As she pitched her FY25 budget plans for Boston at a breakfast Wednesday, Mayor Michelle Wu pushed back hard at the idea that declining commercial real estate values could lead to a fiscal crisis for the city.
“I just want to address some of the information that’s been floating out there about, ‘Are we about to have an economic collapse? Is everything doomed? Are we on the edge of a cliff, and therefore are we making decisions that are sustainable?’” Wu said.
In February, a report from the Boston Policy Institute predicted that declining commercial-real estate values would lead to a reduction in property tax revenue and a revenue shortfall of more than $1 billion over the next five years, leading to a decline in the quality of city services and prospective residents choosing not to live in the city. The report warned of a “doom loop” in which this sequence then begins again and repeats indefinitely, with its effects continuing to worsen.
In her presentation to members of the Boston City Council, though, Wu said that, at present, diminished tax revenues from commercial properties would simply be offset by an increased tax on residential properties, with the city’s total property-tax intake remaining stable. She added that Boston’s economic indicators remain promising, with unemployment low, home values rising, and foot traffic downtown increasing.
“To point to some false information that the city might be experiencing a billion-dollar shortfall — that is just simply not true,” Wu said. “The way that our tax laws are structured … what happens when one sector might have their valuations fall is that it simply shifts onto another sector. There is no choice.”

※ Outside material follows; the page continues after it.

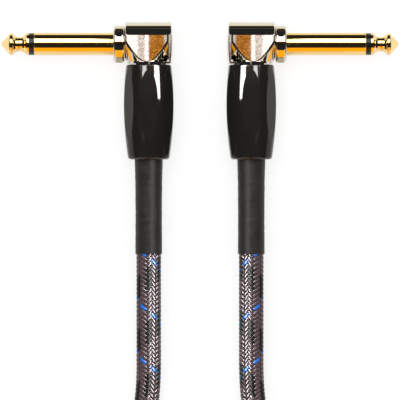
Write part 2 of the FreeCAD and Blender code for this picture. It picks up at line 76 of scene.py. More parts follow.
class Nodes:
    """Short calls for adding and joining the nodes of one shader tree."""

    def __init__(self, tree):
        self.tree = tree

    def add(self, kind, settings=None, **inputs):
        """New node; settings are its own properties, inputs are values or output sockets by name."""
        node = self.tree.nodes.new("ShaderNode" + kind)
        for key, value in (settings or {}).items():
            setattr(node, key, value)
        for key, value in inputs.items():
            self.put(node, key.replace("_", " "), value)
        return node

    def put(self, node, name, value):
        """Set an input, found by its name or number, to a value, or link a socket to it."""
        socket = node.inputs[int(name)] if name.isdigit() else node.inputs[name]
        if isinstance(value, bpy.types.NodeSocket):
            self.tree.links.new(value, socket)
        else:
            socket.default_value = value

    def math(self, operation, a, b=0.0, c=0.0):
        """Output of a Math node on up to three values or sockets."""
        node = self.add("Math", {"operation": operation})
        for index, value in enumerate((a, b, c)):
            self.put(node, str(index), value)
        return node.outputs[0]

    def mix(self, factor, a, b):
        """Colour between a and b."""
        node = self.add("Mix", {"data_type": "RGBA"})
        for index, value in ((0, factor), (6, a), (7, b)):
            self.put(node, str(index), value)
        return node.outputs[2]

    def span(self, value, low, high, to_low, to_high):
        """Value carried from one range to another and kept in it."""
        node = self.add("MapRange", None, Value=value)
        for index, edge in enumerate((low, high, to_low, to_high), 1):
            self.put(node, str(index), edge)
        return node.outputs[0]


def shader_group(name, inputs, outputs):
    """Empty shader group with named inputs (name, default) and outputs; a colour default has four numbers."""
    tree = bpy.data.node_groups.new(name, "ShaderNodeTree")
    for label, value in inputs:
        kind = "NodeSocketFloat" if isinstance(value, float) else "NodeSocketColor"
        tree.interface.new_socket(label, in_out="INPUT", socket_type=kind).default_value = value
    for label, kind in outputs:
        tree.interface.new_socket(label, in_out="OUTPUT", socket_type="NodeSocket" + kind)
    return Nodes(tree), tree.nodes.new("NodeGroupInput").outputs, tree.nodes.new("NodeGroupOutput")


def marks_group():
    """Two noises on object coordinates: a broad one drives tint and roughness, a fine one the height."""
    build, given, end = shader_group(
        "surface_marks", [("Broad", 250.0), ("Fine", 2500.0), ("Smooth", 0.05), ("Rough", 0.1)],
        [("Tint", "Float"), ("Roughness", "Float"), ("Height", "Float")])
    place = build.add("TexCoord").outputs["Object"]
    broad = build.add("TexNoise", None, Vector=place, Scale=given["Broad"], Detail=4.0, Roughness=0.6)
    fine = build.add("TexNoise", None, Vector=place, Scale=given["Fine"], Detail=3.0, Roughness=0.5)
    build.put(end, "Tint", build.span(broad.outputs[0], 0.35, 0.65, 0.0, 1.0))
    build.put(end, "Roughness", build.span(broad.outputs[0], 0.35, 0.65, given["Smooth"], given["Rough"]))
    build.put(end, "Height", fine.outputs[0])
    return build.tree


def turning_group():
    """Fine rings left by a lathe, across the X axis: a sine of X whose phase a noise shifts."""
    build, given, end = shader_group("turning_rings", [("Rings", 9000.0)], [("Height", "Float")])
    place = build.add("TexCoord").outputs["Object"]
    wave = build.add("TexWave", {"bands_direction": "X"}, Vector=place, Scale=given["Rings"], Distortion=0.6,
                     Detail=2.0)
    build.put(end, "Height", wave.outputs["Fac"])
    return build.tree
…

The Wu administration has, however, signaled that it believes commercial property tax valuations may decline. In late March, Wu announced that she was filing a home rule petition seeking permission from the state Legislature to temporarily increase the tax rate on commercial real estate to prevent diminished commercial valuations from creating an undue burden on residential property owners.
At present, the city derives three-quarters of its revenues from property taxes, with two-thirds of that amount coming from businesses and one-third coming from residents.
As soon as Wu’s presentation concluded, the Boston Policy Institute emailed a statement calling its report “the ghost of Christmas future” and urging the mayor to “tak[e] the issues [it] identified seriously and prepar[e] for every scenario.”
The $4.6 billion operating budget Wu presented to councilors Wednesday is 8% larger than last year’s, but Wu said that number is misleading. It includes costs generated by the creation of a new city planning department staffed by former employees of the autonomous Boston Planning and Development Agency. However, Wu said, said revenues from the BPDA will simply be transferred to City Hall to cover those staffing costs, meaning that the change will actually be revenue neutral.
Without that shift, Wu said, the FY25 operating budget is about 5% larger than its FY24 counterpart.
The mayor is also proposing an FY25-FY29 capital plan totaling $4.7 billion.
Wu’s operating budget and capital plan requests include $6.8 million for programs aimed at helping Boston residents enter the workforce; $2 million for a new Housing Acquisition Opportunity Fund that would remove properties from the speculative market; a funding increase of $1 million for low-threshold housing for individuals living with homelessness and addiction; and $1.3 million for 12 new Emergency Medical Technicians.
The mayor is also proposing spending $31 million for a new library in Fields Corner; $54.5 million to repair and renovate city pools; $65 million for a new community center in Grove Hall; $155 million on road and sidewalk reconstruction aimed at increasing mobility and safety on city streets; and $1.3 billion for improvements to facilities in the Boston Public Schools.